*Problem requirements*
Reproduce the material exactly, omitting nothing.

**** Material provided ****

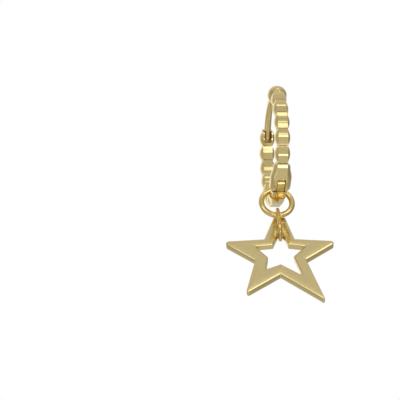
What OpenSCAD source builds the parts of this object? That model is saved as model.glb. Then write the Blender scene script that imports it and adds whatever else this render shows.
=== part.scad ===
// Hinged hoop earring of beaded gold, with an open star charm on a jump ring and a link.
// The origin is where the post passes through the ear lobe, Z is up, the front is -Y.
// The hoop lies in the plane X = 0. Lengths are in millimetres, angles in degrees.

/* [Hoop] */
// Radius of the hoop's centre line
hoop_r = 6.5; // [5.5:0.1:9]
// Angle of the hoop taken by one bead
bead_pitch = 17; // [15.5:0.25:17.5]
// Widest part of a bead, across the hoop
bead_w = 1.9; // [1.5:0.05:2.2]
// Thickest part of a bead, from the inside of the hoop to the outside
bead_t = 1.7; // [1.5:0.05:2]
// Width of a bead where it meets the next one
joint_w = 1.3; // [1.1:0.02:1.45]
// Thickness of a bead where it meets the next one
joint_t = 1.46; // [1.2:0.02:1.6]
// Diameter of the round that takes the corners off a bead
bead_round_d = 2.12; // [1.95:0.01:2.3]
// Angle of the fine groove between two beads
groove_angle = 0.4; // [0.2:0.1:0.8]
// Diameter of the wire inside the beads, seen only in the grooves
core_d = 1.22; // [1:0.02:1.28]
// Beads on the front arm, from its round end down to the fork
front_beads = 5; // [4:1:6]
// Beads on the back arm, from the hinge up to the catch
back_beads = 7; // [5:1:7]
// Hoop angle at which the front arm's last bead ends and its round end begins
front_top_angle = 152; // [150:0.5:154]
// Diameter of the front arm's round end, from which the post comes
round_end_d = 2.34; // [2:0.02:2.4]

/* [Post and catch] */
// Diameter of the post where it leaves the front arm
post_d = 0.66; // [0.6:0.02:0.8]
// Diameter of the post's thicker snap end
post_end_d = 0.86; // [0.8:0.02:0.9]
// Hoop angle at which the post ends, inside the catch
post_end_angle = 49; // [47:0.5:52]
// Room between the post and the sides of the catch
catch_clearance = 0.06; // [0.04:0.01:0.1]
// Thickness of the catch behind the post
catch_wall = 0.34; // [0.25:0.01:0.4]

/* [Hinge] */
// Hoop angle of the hinge pin
pivot_angle = 264.6; // [262:0.2:266]
// Widest part of the fork
fork_w = 2.6; // [2.4:0.02:2.8]
// Width of the fork's neck, just below the last bead
neck_w = 2.08; // [1.9:0.02:2.2]
// Width of the slot between the two cheeks of the fork
slot_w = 1; // [0.9:0.02:1.1]
// Distance from the pin to the bottom of the slot
slot_reach = 1.2; // [1.1:0.01:1.4]
// Room between the moving faces of the hinge
hinge_clearance = 0.07; // [0.05:0.01:0.1]
// Width of the back arm's shoulder, just past the hinge
shoulder_w = 1.9; // [1.7:0.02:2.1]
// Diameter of the hinge pin
pin_d = 0.5; // [0.4:0.02:0.6]

/* [Jump ring] */
// Diameter of the jump ring's centre line
ring_d = 3.74; // [3.6:0.02:4.2]
// Diameter of the jump ring's wire
ring_wire_d = 0.7; // [0.6:0.02:0.8]
// Lean of the ring from plumb, its foot towards the back
ring_lean = 4.6; // [0:0.2:8]
// Room between the ring and the groove of the hoop that it hangs in
ring_seat = 0.08; // [0.05:0.01:0.15]

/* [Link] */
// Diameter of the link's wire
link_wire_d = 0.48; // [0.44:0.02:0.56]
// Width of the room inside the link, from front to back
link_gap_w = 1.96; // [1.9:0.02:2.2]
// Room between the link and what it holds
link_seat = 0.05; // [0.03:0.01:0.06]

/* [Star] */
// Reach of the star's longest arm, from the star's middle to the point that its edges aim at
star_reach = 9.9; // [9:0.05:11]
// Thickness of the star
star_t = 0.9; // [0.8:0.01:1]
// Lean of the star from plumb, its foot towards the front, at which it hangs in balance
star_lean = 7.2; // [5:0.1:9]
// Turn of the star in its own plane as it hangs in the link, clockwise if negative
star_turn = -6; // [-8:0.1:0]
// Turn of the link and star about the plumb line, the star's right arms to the front if negative
charm_turn = -7; // [-9:0.5:0]
// Room between the star's face and the ring's wire
star_seat = 0.16; // [0.12:0.01:0.2]
// Radius of the star's two side points
side_tip_r = 0.36; // [0.26:0.02:0.4]
// Radius of the lower left point
low_tip_r = 0.24; // [0.14:0.02:0.3]
// Radius of the lower right point, the sharpest one
long_tip_r = 0.14; // [0.1:0.02:0.2]
// Radius of the two corners of the star's blunt top, which the link passes over
top_tip_r = 0.26; // [0.2:0.02:0.34]
// Radius in the outer corners between two arms
notch_r = 0.12; // [0.06:0.02:0.2]
// Radius in the corners of the opening
opening_corner_r = 0.1; // [0.04:0.02:0.14]
// Radius of the two small corners at the top of the opening
opening_top_r = 0.03; // [0.02:0.01:0.04]
// Width of the bright rounded edge round both faces
star_edge = 0.2; // [0.12:0.01:0.24]

/* [Hidden] */
$fn = 96;

// Hoop angles are measured in the plane X = 0, from the back (+Y) up over the top (+Z).
mount_angle = 90;
hoop_centre = [0, -hoop_r * cos(mount_angle), -hoop_r * sin(mount_angle)];
fork_angle = front_top_angle + front_beads * bead_pitch;
catch_top_angle = 59.2;
catch_angle = catch_top_angle - bead_pitch;
shoulder_angle = catch_angle + 360 - back_beads * bead_pitch;
ring_groove_angle = shoulder_angle + bead_pitch;
mm_per_degree = PI * hoop_r / 180;
bead_half = bead_pitch * mm_per_degree / 2;
far = 4 * hoop_r;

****

*Reply to the task*
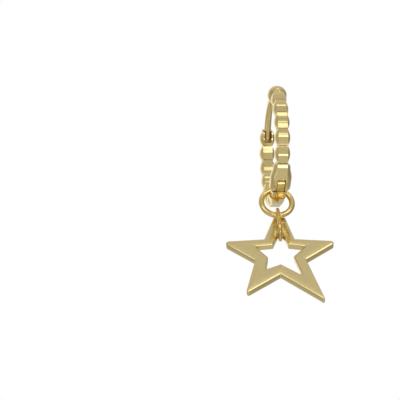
What OpenSCAD source builds the parts of this object? That model is saved as model.glb. Then write the Blender scene script that imports it and adds whatever else this render shows.
=== part.scad ===
// Hinged hoop earring of beaded gold, with an open star charm on a jump ring and a link.
// The origin is where the post passes through the ear lobe, Z is up, the front is -Y.
// The hoop lies in the plane X = 0. Lengths are in millimetres, angles in degrees.

/* [Hoop] */
// Radius of the hoop's centre line
hoop_r = 6.5; // [5.5:0.1:9]
// Angle of the hoop taken by one bead
bead_pitch = 17; // [15.5:0.25:17.5]
// Widest part of a bead, across the hoop
bead_w = 1.9; // [1.5:0.05:2.2]
// Thickest part of a bead, from the inside of the hoop to the outside
bead_t = 1.7; // [1.5:0.05:2]
// Width of a bead where it meets the next one
joint_w = 1.3; // [1.1:0.02:1.45]
// Thickness of a bead where it meets the next one
joint_t = 1.46; // [1.2:0.02:1.6]
// Diameter of the round that takes the corners off a bead
bead_round_d = 2.12; // [1.95:0.01:2.3]
// Angle of the fine groove between two beads
groove_angle = 0.4; // [0.2:0.1:0.8]
// Diameter of the wire inside the beads, seen only in the grooves
core_d = 1.22; // [1:0.02:1.28]
// Beads on the front arm, from its round end down to the fork
front_beads = 5; // [4:1:6]
// Beads on the back arm, from the hinge up to the catch
back_beads = 7; // [5:1:7]
// Hoop angle at which the front arm's last bead ends and its round end begins
front_top_angle = 152; // [150:0.5:154]
// Diameter of the front arm's round end, from which the post comes
round_end_d = 2.34; // [2:0.02:2.4]

/* [Post and catch] */
// Diameter of the post where it leaves the front arm
post_d = 0.66; // [0.6:0.02:0.8]
// Diameter of the post's thicker snap end
post_end_d = 0.86; // [0.8:0.02:0.9]
// Hoop angle at which the post ends, inside the catch
post_end_angle = 49; // [47:0.5:52]
// Room between the post and the sides of the catch
catch_clearance = 0.06; // [0.04:0.01:0.1]
// Thickness of the catch behind the post
catch_wall = 0.34; // [0.25:0.01:0.4]

/* [Hinge] */
// Hoop angle of the hinge pin
pivot_angle = 264.6; // [262:0.2:266]
// Widest part of the fork
fork_w = 2.6; // [2.4:0.02:2.8]
// Width of the fork's neck, just below the last bead
neck_w = 2.08; // [1.9:0.02:2.2]
// Width of the slot between the two cheeks of the fork
slot_w = 1; // [0.9:0.02:1.1]
// Distance from the pin to the bottom of the slot
slot_reach = 1.2; // [1.1:0.01:1.4]
// Room between the moving faces of the hinge
hinge_clearance = 0.07; // [0.05:0.01:0.1]
// Width of the back arm's shoulder, just past the hinge
shoulder_w = 1.9; // [1.7:0.02:2.1]
// Diameter of the hinge pin
pin_d = 0.5; // [0.4:0.02:0.6]

/* [Jump ring] */
// Diameter of the jump ring's centre line
ring_d = 3.74; // [3.6:0.02:4.2]
// Diameter of the jump ring's wire
ring_wire_d = 0.7; // [0.6:0.02:0.8]
// Lean of the ring from plumb, its foot towards the back
ring_lean = 4.6; // [0:0.2:8]
// Room between the ring and the groove of the hoop that it hangs in
ring_seat = 0.08; // [0.05:0.01:0.15]

/* [Link] */
// Diameter of the link's wire
link_wire_d = 0.48; // [0.44:0.02:0.56]
// Width of the room inside the link, from front to back
link_gap_w = 1.96; // [1.9:0.02:2.2]
// Room between the link and what it holds
link_seat = 0.05; // [0.03:0.01:0.06]

/* [Star] */
// Reach of the star's longest arm, from the star's middle to the point that its edges aim at
star_reach = 9.9; // [9:0.05:11]
// Thickness of the star
star_t = 0.9; // [0.8:0.01:1]
// Lean of the star from plumb, its foot towards the front, at which it hangs in balance
star_lean = 7.2; // [5:0.1:9]
// Turn of the star in its own plane as it hangs in the link, clockwise if negative
star_turn = -6; // [-8:0.1:0]
// Turn of the link and star about the plumb line, the star's right arms to the front if negative
charm_turn = -7; // [-9:0.5:0]
// Room between the star's face and the ring's wire
star_seat = 0.16; // [0.12:0.01:0.2]
// Radius of the star's two side points
side_tip_r = 0.36; // [0.26:0.02:0.4]
// Radius of the lower left point
low_tip_r = 0.24; // [0.14:0.02:0.3]
// Radius of the lower right point, the sharpest one
long_tip_r = 0.14; // [0.1:0.02:0.2]
// Radius of the two corners of the star's blunt top, which the link passes over
top_tip_r = 0.26; // [0.2:0.02:0.34]
// Radius in the outer corners between two arms
notch_r = 0.12; // [0.06:0.02:0.2]
// Radius in the corners of the opening
opening_corner_r = 0.1; // [0.04:0.02:0.14]
// Radius of the two small corners at the top of the opening
opening_top_r = 0.03; // [0.02:0.01:0.04]
// Width of the bright rounded edge round both faces
star_edge = 0.2; // [0.12:0.01:0.24]

/* [Hidden] */
$fn = 96;

// Hoop angles are measured in the plane X = 0, from the back (+Y) up over the top (+Z).
mount_angle = 90;
hoop_centre = [0, -hoop_r * cos(mount_angle), -hoop_r * sin(mount_angle)];
fork_angle = front_top_angle + front_beads * bead_pitch;
catch_top_angle = 59.2;
catch_angle = catch_top_angle - bead_pitch;
shoulder_angle = catch_angle + 360 - back_beads * bead_pitch;
ring_groove_angle = shoulder_angle + bead_pitch;
mm_per_degree = PI * hoop_r / 180;
bead_half = bead_pitch * mm_per_degree / 2;
far = 4 * hoop_r;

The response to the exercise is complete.